Eder. Óleo de Irene Gracia
Lluís Bassets
Hoy no es un día de elección sino de rechazo. Ganará quien tenga a menos votantes enfrente. Ninguno de los dos candidatos despierta ilusión. Nada que ver con 2008, cuando la esperanza era el eslogan. Ni el titular ni el aspirante han sido capaces de proponer un programa claro con propuestas efectivas, salvo las ideas genéricas que corresponden a cada partido: Estado mínimo, nada de subidas de impuestos y más gasto militar el republicano, y políticas sociales, impuestos para los más ricos y contención del presupuesto militar el demócrata.
Uno y otro se han hartado, en cambio, de lanzar insinuaciones malévolas y descalificaciones mutuas. Contra Obama por socialista, blando en política exterior y de identidad poco americana. Contra Romney por multimillonario, destructor de puestos de trabajo y voluble en sus posiciones políticas. Nadie ha dicho abiertamente que un afro americano como Obama, un negro, no debe merecer un segundo mandato presidencial. Tampoco que un mormón como Romney, un sectario y un falso cristiano para una buena parte de la opinion religiosa, no debe llegar a la Casa Blanca. Pero muchos lo piensan aunque ya no se atrevan a decirlo.
La campaña ha sido negativa y la elección es negativa, todo lo contrario de cómo fueron las cosas en 2008. El balance de los cuatro años de Obama no permite mucho margen. Es excepcional que un presidente sea reelegido cuando cuenta con casi un 8 por ciento de parados y no ha conseguido que la economía de su país vuelva a crecer con brío. Este es el principal argumento de Romney, que reivindica su experiencia empresarial como creador de puestos de trabajo.

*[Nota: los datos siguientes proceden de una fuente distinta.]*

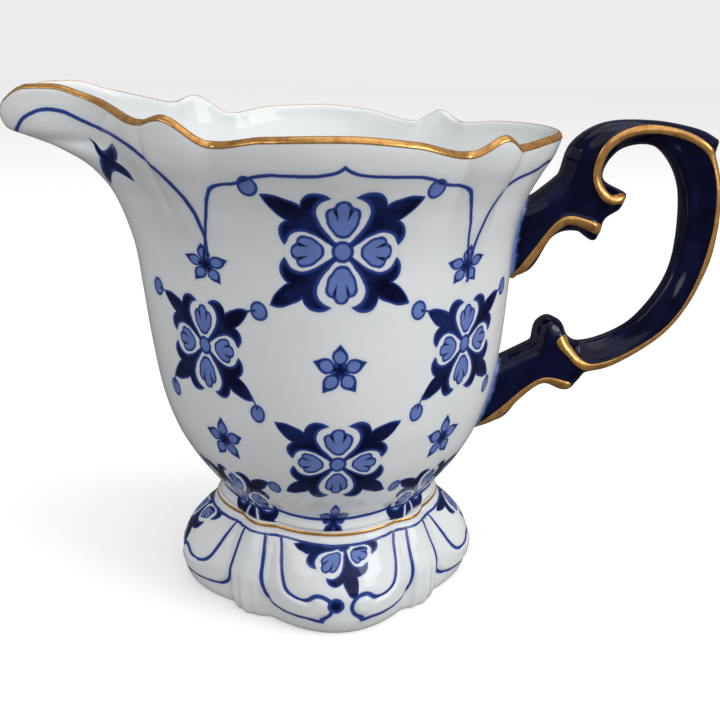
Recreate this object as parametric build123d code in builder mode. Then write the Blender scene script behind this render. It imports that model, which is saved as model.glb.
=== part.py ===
from build123d import *

import math
import os

# Porcelain cream jug: a lobed body with a long drawn-out spout, a scrolled handle
# and a lobed pedestal foot, as the three castings it is luted together from.
#
# Origin on the axis of the body at the level of the foot ring, +Z up,
# spout towards -X, handle towards +X, front face towards -Y. Millimetres.

# ---- Driving dimensions -------------------------------------------------------
joint_height = 20.0  # luted joint between the body and the foot
joint_radius = 22.8
well_floor = 24.0  # lowest point of the inside of the jug
trim_height = 108.0  # the walls are made this high, then trimmed to the rim
wall = 2.1  # thickness of the wall, measured outwards
wall_drop = 1.5  # thickness of the wall, measured downwards
foot_wall = 3.0
foot_roof = 13.5  # top of the hollow under the foot
handle_thickness = 9.2
handle_bevel = 0.5

front_creases = 30.0, 50.0  # creases of the body, from the middle of its front or back face
foot_creases = 33.0, 57.0  # the same for the foot
foot_turn = 3.0  # the foot is luted on a little turned about the axis
foot_side_lobes = 1.06  # radius of the lobes under spout and handle, as a share of the others
soft_diagonal = 0.935  # radius at the diagonals of a section without creases, as a share
spout_spread = 11.7  # half-width of the spout, as an angle at the axis
spout_root_spread = 24.0  # the same, where the spout leaves the body
section_steps = 72

# Body stations: height, radius of the main faces, radius at the creases and at
# the middle of the corner lobes as shares of it, how far the section goes from a
# soft four-lobed one (0) to a creased one (1), and how far the spout reaches.
body_stations = [
    (joint_height, joint_radius, 0.94, 0.985, 0.8, joint_radius),
    (22.0, 22.6, 0.94, 0.985, 0.8, 22.6),
    (25.0, 24.7, 0.945, 0.98, 0.7, 24.7),
    (30.0, 28.4, 0.95, 0.975, 0.45, 28.4),
    (36.0, 31.6, 0.955, 0.97, 0.15, 31.7),
    (44.0, 34.1, 0.955, 0.965, 0.0, 34.3),
    (54.0, 35.6, 0.955, 0.96, 0.0, 36.0),
    (66.0, 36.4, 0.955, 0.96, 0.0, 37.5),
    (76.0, 37.1, 0.955, 0.965, 0.35, 39.3),
    (83.0, 38.8, 0.95, 0.975, 0.9, 42.0),
    (88.0, 41.3, 0.945, 0.985, 1.0, 46.1),
    (91.5, 43.4, 0.942, 0.99, 1.0, 52.3),
    (93.3, 44.1, 0.942, 0.99, 1.0, 57.5),
    (94.8, 44.5, 0.942, 0.99, 1.0, 61.3),
    (97.5, 44.8, 0.942, 0.99, 1.0, 62.4),
    (trim_height, 45.4, 0.942, 0.99, 1.0, 60.5),
]

# Foot stations: height, radius of the main lobes, crease and corner shares.
foot_stations = [
    (0.0, 27.3, 0.87, 0.91),
    (3.0, 29.2, 0.85, 0.895),
    (7.0, 29.7, 0.84, 0.89),
    (11.5, 28.7, 0.84, 0.89),
    (15.0, 26.4, 0.86, 0.91),
    (17.8, 23.8, 0.91, 0.96),
    (joint_height, joint_radius, 0.94, 0.985),
]


def between(low, high, share):
    return low + (high - low) * share


def soft_radius(angle, face):
    """Radius at an angle from the +X axis of a section with four soft lobes."""
    dip = (1.0 - soft_diagonal) / 2 * (1.0 - math.cos(math.radians(4 * angle)))
    return face * (1.0 - dip)


def lobed_radius(angle, face, crease, corner, creases):
    """The same for a creased section: four main faces and a lobe at each corner."""
    first, last = creases
    from_front = abs(angle % 180.0 - 90.0)
    valley = face * crease
    if from_front < first:
        return between(valley, face, 1.0 - (from_front / first) ** 2)
    if from_front > last:
        return between(valley, face, 1.0 - ((90.0 - from_front) / (90.0 - last)) ** 2)
    from_corner = (2 * from_front - first - last) / (last - first)
    return between(valley, face * corner, 1.0 - from_corner**2)


def spout_radius(angle, reach, face):
    """Extra radius of the spout on the -X side, none where it reaches no further."""
    growth = reach - face
    narrowing = min(max(growth / 12.0, 0.0), 1.0)
    spread = between(spout_root_spread, spout_spread, narrowing)
    from_spout = abs(angle % 360.0 - 180.0)
    return growth * math.exp(-((from_spout / spread) ** 3))


def station_at(stations, height):
    """The station at any height, by straight lines between the listed ones."""
    for below, above in zip(stations, stations[1:]):
        if height <= above[0]:
            break
    share = (height - below[0]) / (above[0] - below[0])
    return [between(low, high, share) for low, high in zip(below, above)]


def body_outline(height, inset):
    """Points of the body's outline at a height, moved inwards by the inset."""
    _, face, crease, corner, creasing, reach = station_at(body_stations, height)
    points = []
    for step in range(section_steps):
        angle = 360.0 * step / section_steps
        creased = lobed_radius(angle, face, crease, corner, front_creases)
        radius = between(soft_radius(angle, face), creased, creasing)
        radius += spout_radius(angle, reach, face) - inset
        turn = math.radians(angle)
        points.append((radius * math.cos(turn), radius * math.sin(turn)))
    return points


def foot_outline(height, inset):
    _, face, crease, corner = station_at(foot_stations, height)
    points = []
    for step in range(section_steps):
        angle = 360.0 * step / section_steps
        side = math.cos(math.radians(angle)) ** 2 * (1.0 - height / joint_height) ** 0.25
        stretch = between(1.0, foot_side_lobes, side)
        radius = lobed_radius(angle, face, crease, corner, foot_creases) * stretch - inset
        turn = math.radians(angle + foot_turn)
        points.append((radius * math.cos(turn), radius * math.sin(turn)))
    return points


# ---- Jug body: bowl and spout in one casting ------------------------------------
# The rim seen from the front: dips at the creases, peaks at the corner lobes.
rim_line = [
    (-70.0, 95.6),
    (-63.0, 96.6),
    (-60.6, 99.4),
    (-56.5, 101.7),
    (-51.0, 101.9),
    (-45.5, 100.5),
    (-40.0, 98.7),
    (-34.0, 97.0),
    (-29.6, 98.2),
    (-21.0, 94.2),
    (-13.0, 95.5),
    (0.0, 96.0),
    (11.0, 95.1),
    (20.8, 93.0),
    (27.5, 95.7),
    (31.5, 93.4),
    (38.0, 94.2),
    (45.0, 94.5),
    (53.0, 94.7),
]

inner_heights = [well_floor, 27.0, 32.0, 38.0, 46.0, 56.0, 67.0, 77.0, 84.0, 89.0,
                 92.8, 94.8, 96.4, 99.0, trim_height]

with BuildPart() as bowl:
    for station in body_stations:
        with BuildSketch(Plane.XY.offset(station[0])):
            with BuildLine():
                Spline(body_outline(station[0], 0.0), periodic=True)
            make_face()
    loft(ruled=True)

with BuildPart() as jug_body:
    add(bowl.part)
    for height in inner_heights:
        with BuildSketch(Plane.XY.offset(height)):
            with BuildLine():
                Spline(body_outline(height - wall_drop, wall), periodic=True)
            make_face()
    loft(ruled=True, mode=Mode.SUBTRACT)
    with BuildSketch(Plane.XZ):
        with BuildLine():
            Spline(rim_line)
            Polyline(rim_line[-1], (55.0, 115.0), (-75.0, 115.0), rim_line[0])
        make_face()
    extrude(amount=60.0, both=True, mode=Mode.SUBTRACT)

jug_body.part.label = "jug_body"

# ---- Pedestal foot: hollow underneath, stands on a narrow lobed ring -------------
with BuildPart() as pedestal_foot:
    for station in foot_stations:
        with BuildSketch(Plane.XY.offset(station[0])):
            with BuildLine():
                Spline(foot_outline(station[0], 0.0), periodic=True)
            make_face()
    loft(ruled=True)
    for height in (0.0, 5.0, 9.0, foot_roof):
        with BuildSketch(Plane.XY.offset(height)):
            with BuildLine():
                Spline(foot_outline(height, foot_wall), periodic=True)
            make_face()
    loft(ruled=True, mode=Mode.SUBTRACT)

pedestal_foot.part.label = "pedestal_foot"

# ---- Handle: a C-scroll with two curls, luted to the wall at both roots ----------
# Each run is a smooth line between two corners of the outline, in the XZ plane.
handle_runs = [
    [(32.4, 80.2), (39.5, 82.0), (43.0, 84.3), (45.9, 86.7)],
    [(45.9, 86.7), (48.1, 93.0), (54.5, 97.0), (64.4, 97.5), (73.4, 96.0), (77.8, 93.9)],
    [(77.8, 93.9), (77.2, 91.4)],
    [(77.2, 91.4), (79.6, 82.1), (78.5, 68.0), (71.6, 55.0), (60.9, 47.1), (54.2, 45.1)],
    [(54.2, 45.1), (52.4, 42.8), (49.8, 41.3), (45.1, 42.8), (40.6, 39.3), (36.7, 35.0), (27.5, 32.2)],
    [(27.5, 32.2), (29.2, 45.8)],
    [(29.2, 45.8), (35.8, 48.6), (42.6, 52.0)],
    [(42.6, 52.0), (43.3, 55.8), (46.0, 57.5), (48.4, 55.5), (52.9, 52.0), (64.0, 56.8),
     (70.8, 68.0), (71.1, 83.4), (65.5, 92.1), (57.5, 91.5), (54.5, 86.4), (59.7, 83.2)],
    [(59.7, 83.2), (58.7, 80.0), (55.7, 77.8), (53.9, 73.4), (50.0, 75.4), (45.2, 74.2),
     (40.5, 67.1), (32.4, 65.8)],
    [(32.4, 65.8), (32.4, 80.2)],
]

with BuildPart() as handle:
    with BuildSketch(Plane.XZ):
        with BuildLine():
            for run in handle_runs:
                if len(run) == 2:
                    Line(run[0], run[1])
                else:
                    Spline(run)
        make_face()
    extrude(amount=handle_thickness / 2, both=True)
    sides = handle.faces().sort_by(Axis.Y)
    chamfer(sides[0].edges() + sides[-1].edges(), handle_bevel)
    add(bowl.part, mode=Mode.SUBTRACT)

handle.part.label = "handle"

os.makedirs("parts", exist_ok=True)
export_step(jug_body.part, "parts/jug_body.step")
export_step(pedestal_foot.part, "parts/pedestal_foot.step")
export_step(handle.part, "parts/handle.step")
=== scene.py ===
"""Porcelain cream jug with underglaze-blue painting and gilt lines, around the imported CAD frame."""

import math

import bpy
import numpy as np
from mathutils import Euler, Matrix, Vector


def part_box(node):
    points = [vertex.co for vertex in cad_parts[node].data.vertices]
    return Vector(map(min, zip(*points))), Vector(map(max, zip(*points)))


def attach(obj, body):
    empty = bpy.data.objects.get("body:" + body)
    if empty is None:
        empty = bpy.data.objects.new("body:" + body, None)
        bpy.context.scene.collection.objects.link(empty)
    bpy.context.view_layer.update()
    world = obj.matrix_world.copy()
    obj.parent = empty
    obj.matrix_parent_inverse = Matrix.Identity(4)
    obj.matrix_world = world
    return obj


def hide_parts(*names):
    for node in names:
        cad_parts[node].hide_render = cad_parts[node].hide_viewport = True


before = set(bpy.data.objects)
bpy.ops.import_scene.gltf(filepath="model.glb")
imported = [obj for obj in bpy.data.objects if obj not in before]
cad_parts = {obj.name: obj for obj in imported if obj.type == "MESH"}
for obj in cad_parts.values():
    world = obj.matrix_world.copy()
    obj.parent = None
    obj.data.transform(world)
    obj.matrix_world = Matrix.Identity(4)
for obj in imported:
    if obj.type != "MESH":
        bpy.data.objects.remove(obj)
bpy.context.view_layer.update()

MM = 0.001  # the shapes below are in millimetres, the objects in metres

# ---- Shape of the castings: that of the CAD model, with softer creases ----
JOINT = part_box("pedestal_foot")[1][2] / MM  # height of the luted joint
TRIM = 108.0  # the walls are made this high, then trimmed to the rim
WALL = 2.2  # measured square to the wall
WELL_FLOOR = 24.0
BODY_CREASES = 30.0, 50.0  # from the middle of the front or back face
FOOT_CREASES = 33.0, 57.0
FOOT_TURN = 3.0  # the foot is luted on a little turned about the axis
FOOT_SIDE_LOBES = 1.06  # its lobes under spout and handle reach out further
SPOUT_SPREAD = 11.7  # half-width of the spout, as an angle at the axis
SPOUT_ROOT_SPREAD = 24.0  # the same, where the spout leaves the body
SPOUT_GROWN = 12.0  # how far the spout stands out where it has its least spread
CREASE_FILL = 0.6  # how much of the creases beside the spout is filled
FILL_SPREAD = 9.0  # how wide that is, in degrees
SOFT_DIAGONAL = 0.935

# height, radius of the main faces, crease and corner-lobe radii as shares of it,
# sharpness of the creases, how far the section is creased rather than softly
# four-lobed, reach of the spout
BODY_STATIONS = np.array([
    (20.0, 23.1, 0.940, 0.985, 0.6, 0.80, 23.1),
    (21.0, 23.0, 0.940, 0.985, 0.6, 0.80, 23.0),
    (22.2, 22.6, 0.940, 0.985, 0.6, 0.80, 22.6),
    (25.0, 24.7, 0.945, 0.980, 0.5, 0.70, 24.7),
    (30.0, 28.4, 0.955, 0.975, 0.3, 0.45, 28.4),
    (36.0, 31.6, 0.962, 0.972, 0.1, 0.15, 31.7),
    (44.0, 34.1, 0.966, 0.972, 0.0, 0.00, 34.3),
    (54.0, 35.6, 0.966, 0.972, 0.0, 0.00, 36.0),
    (66.0, 36.4, 0.964, 0.972, 0.1, 0.00, 37.5),
    (72.0, 36.7, 0.960, 0.973, 0.3, 0.10, 38.3),
    (76.0, 37.1, 0.955, 0.973, 0.5, 0.35, 39.3),
    (83.0, 38.8, 0.950, 0.978, 0.9, 0.92, 42.0),
    (88.0, 41.3, 0.945, 0.985, 1.0, 1.00, 46.1),
    (91.5, 43.4, 0.942, 0.990, 1.0, 1.00, 52.3),
    (93.3, 44.1, 0.942, 0.990, 1.0, 1.00, 57.5),
    (94.8, 44.5, 0.942, 0.990, 1.0, 1.00, 61.3),
    (97.5, 44.8, 0.942, 0.990, 1.0, 1.00, 62.4),
    (108.0, 45.4, 0.942, 0.990, 1.0, 1.00, 60.5),
])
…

Aun así, hay tener en cuenta que Obama se encontró con una economía arruinada, la banca de Wall Street en quiebra y la industria del automóvil a punto de echar el cierre. En su cuatrienio se ha producido el mayor terremoto geopolítico desde la caída del Muro de Berlín y ha quedado certificado el ascenso de las potencias emergentes, en un mundo menos occidental y menos americano. A la hiperpotencia de Bush le ha sucedido la obligada hipopotencia de Obama. Difícil lucir de buen balance cuando todo está en contra.
El candidato republicano tampoco es para tirar cohetes. Fue derrotado en las primarias republicanas en 2008 y en esta ocasión consiguió su nominación tras una larga pugna con el radicalismo del Tea Party, que contaminó a todos los candidatos. Sus cambios de chaqueta ya son proverbiales: ahora quiere aparecer como moderado, después del radicalismo de las primarias y de gobernar en Massachusetts como moderado. Y sobre todo, es un personaje gris y sin fulgor alguno al lado de la personalidad y del atractivo de Obama.
Un presidente desgastado y sin un balance que se imponga por si solo y un pretendiente poco fiable y sin brillo conducen a una campaña negativa y sin ilusión y llena de incógnitas de futuro. Si Obama vence, la principal duda es saber si podrá superar esta vez el bloqueo republicano en el Congreso, previsiblemente en manos de la oposición. Si gana Romney, la incógnita es todavía mayor, porque se sabe poco de sus ideas volubles y evanescentes y mucho, en cambio, de los neocons que merodean de nuevo por sus inmediaciones.
Sí se sabe que un presidente republicano no será boicoteado por el Congreso, con independencia del color que tenga; lo contrario de lo que le ha ocurrido a Obama, al que quienes le han boicoteado le acusan de inmobilismo. Obama ha querido ser un presidente de consenso, bipartidista en terminología estadounidense. Pero el consenso es un baile de dos: los republicanos no han querido bailar. Solo quieren consenso cuando son ellos quienes mandan. Todo esto, siendo tan americano, suena tremendamente próximo y actual si lo trasladamos a la política española.